Oceanic sinks and feedbacks to climate change are as variable and hard to measure as their terrestrial counter parts. The oceans are in equilibrium with the partial pressure of CO2 in seawater balanced by its concentration in the atmosphere. Carbon dioxide is transferred into the atmosphere when its molar concentration in seawater exceeds the pressure from its bulk concentration in the atmosphere. If the inverse is true, we observe a sink of CO2 in our oceans.
Negative Feedbacks to Climate Change
The primary production of carbon dioxide in shallow oceans near continental margins hosts 30% of the ocean's total primary production. This amount is far larger than the percentage of surface area out of the total ocean that the continental shelf accounts for at roughly 7%. So without a doubt, as ocean water rises, we will see a negative feedback to atmospheric CO2 concentrations.
Why There is Variance
The variability comes from fluvial inputs, enhanced zones of primary production, vertical mixing of water masses, saturation during night hours, and seasonal variances.
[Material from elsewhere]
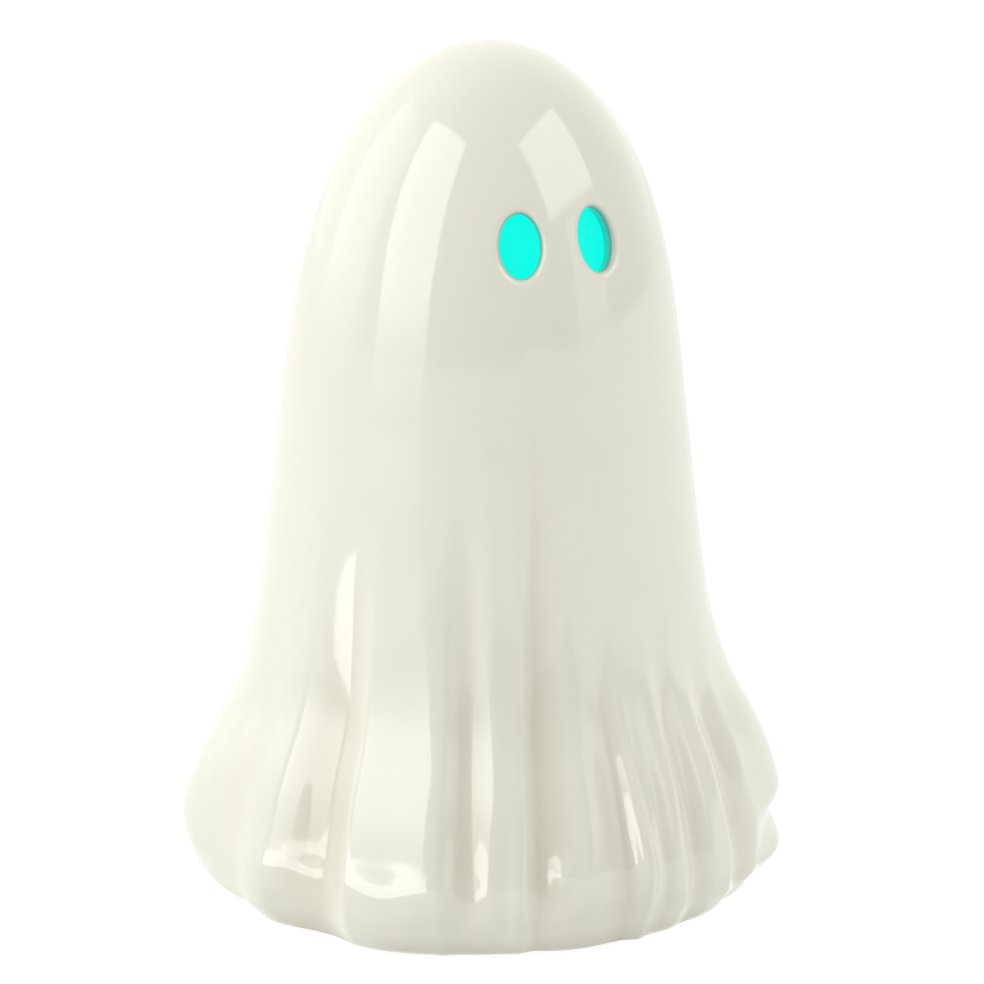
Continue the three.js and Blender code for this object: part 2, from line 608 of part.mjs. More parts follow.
function switchCuts() {
  const { depth, halfWidth, halfLength } = SWITCH_RECESS;
  return [
    block(SWITCH_X - halfWidth, SWITCH_X + halfWidth, -halfLength, halfLength,
      FLANGE_Z - MERGE, FLANGE_Z + depth),
    block(SWITCH_X - KNOB_SLOT_HALF_WIDTH, SWITCH_X + KNOB_SLOT_HALF_WIDTH,
      -KNOB_SLOT_HALF_LENGTH, KNOB_SLOT_HALF_LENGTH, FLANGE_Z, SWITCH_Z + MERGE),
  ];
}

// Flange and cup in one moulding, with a bead over the gasket, the battery tray, the switch's seat,
// and bosses for the cover's and the board's screws.
function lightHousing() {
  const beadRoot = CUP_RADIUS - CUP_WALL / 2;
  const beadZ = GASKET_TOP_Z + CLEARANCE;
  const flange = [
    [0, FLANGE_Z],
    [FLANGE_RADIUS, FLANGE_Z],
    [FLANGE_RADIUS, FLANGE_TOP_Z],
    [0, FLANGE_TOP_Z],
  ];
  const bead = [
    [beadRoot, beadZ],
    [CUP_RADIUS, beadZ],
    [CUP_RADIUS + BEAD, beadZ + BEAD],
    [CUP_RADIUS, beadZ + 2 * BEAD],
    [beadRoot, beadZ + 2 * BEAD],
    [beadRoot, beadZ],
  ];
  const bosses = spots(COVER_BOSS_ANGLES, COVER_BOSS_CIRCLE);
  const boss = ([x, y]) => {
    const overTray = Math.abs(y) > TRAY_HALF_LENGTH - BOSS_RADIUS;
    return cylinder(x, y, BOSS_RADIUS, overTray ? ROOF_Z + MERGE / 5 : FLANGE_TOP_Z, CUP_TOP_Z);
  };
  const post = (spot) =>
    cylinder(...spot, BOARD_POST_RADIUS, ROOF_Z + MERGE, ROOF_TOP_Z + BOARD_POST_HEIGHT);
  const bore = SCREW.shankRadius + CLEARANCE;
  const postBoreZ = BOARD_PART_Z - BOARD_SCREW_REACH - MERGE;
  const added = [
    turned(flange),
    turned(ringSection(CUP_INNER_RADIUS, CUP_RADIUS, FLANGE_Z + MERGE, CUP_TOP_Z)),
    turned(bead),
    ...trayShapes(),
    ...switchSeat(),
    ...bosses.map(boss),
    ...BOARD_SCREW_PLACES.map(post),
  ];
  const removed = [
    ...trayCuts(),
    ...switchCuts(),
    ...bosses.map((spot) =>
      cylinder(...spot, bore, CUP_TOP_Z - SCREW.length, CUP_TOP_Z + MERGE)),
    ...BOARD_SCREW_PLACES.map((spot) => cylinder(...spot, bore, postBoreZ, BOARD_Z)),
  ];
  return shaped(added, removed);
}

function housingGasket() {
  const inner = CUP_RADIUS + CLEARANCE;
  const sleeve = inner + GASKET_SLEEVE;
  const tip = OPENING_RADIUS - CLEARANCE;
  const pitch = GASKET_HEIGHT / GASKET_FINS;
  const section = [[inner, GASKET_Z], [sleeve, GASKET_Z]];
  for (let i = 0; i < GASKET_FINS; i++) {
    const z = GASKET_Z + i * pitch;
    section.push([sleeve, z + pitch * 0.2], [tip, z + pitch * 0.45], [tip, z + pitch * 0.6]);
    section.push([sleeve, z + pitch * 0.8]);
  }
  section.push([sleeve, GASKET_TOP_Z], [inner, GASKET_TOP_Z], [inner, GASKET_Z]);
  return turned(section);
}

function topCover() {
  const spigot = CUP_INNER_RADIUS - CLEARANCE;
  const hole = DOME_RADIUS + CLEARANCE;
  const section = [
    [hole, COVER_Z],
    [spigot - COVER_SPIGOT_WALL, COVER_Z],
    [spigot - COVER_SPIGOT_WALL, COVER_Z - COVER_SPIGOT],
    [spigot, COVER_Z - COVER_SPIGOT],
    [spigot, COVER_Z],
    [CUP_RADIUS, COVER_Z],
    [CUP_RADIUS, COVER_TOP_Z - COVER_EDGE],
    [CUP_RADIUS - COVER_EDGE, COVER_TOP_Z],
    [hole, COVER_TOP_Z],
    [hole, COVER_Z],
  ];
  const screwHoles = spots(COVER_BOSS_ANGLES, COVER_BOSS_CIRCLE).map((spot) =>
    cylinder(...spot, SCREW.shankRadius + CLEARANCE, COVER_Z - MERGE, COVER_TOP_Z + MERGE));
  return shaped([turned(section)], screwHoles);
}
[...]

Jeopardizing Any Plausible Sequestration
Several variances seem to downplay any plausible sink. First, during the winter, primary production is negligible and CO2 accumulates near the surface. Second, during the spring when river discharges are high, fresh water or fluvial input from rivers and estuaries increases CO2 concentration and jeopardizes the possible sink. Third, when vertical mixing or upwelling occurs, there is over-saturation of carbon dioxide in the surface ocean. These dynamics are highly variable and just as the above cases saturate the surface ocean, there is a counterpart that depletes the CO2 concentration in the surface ocean.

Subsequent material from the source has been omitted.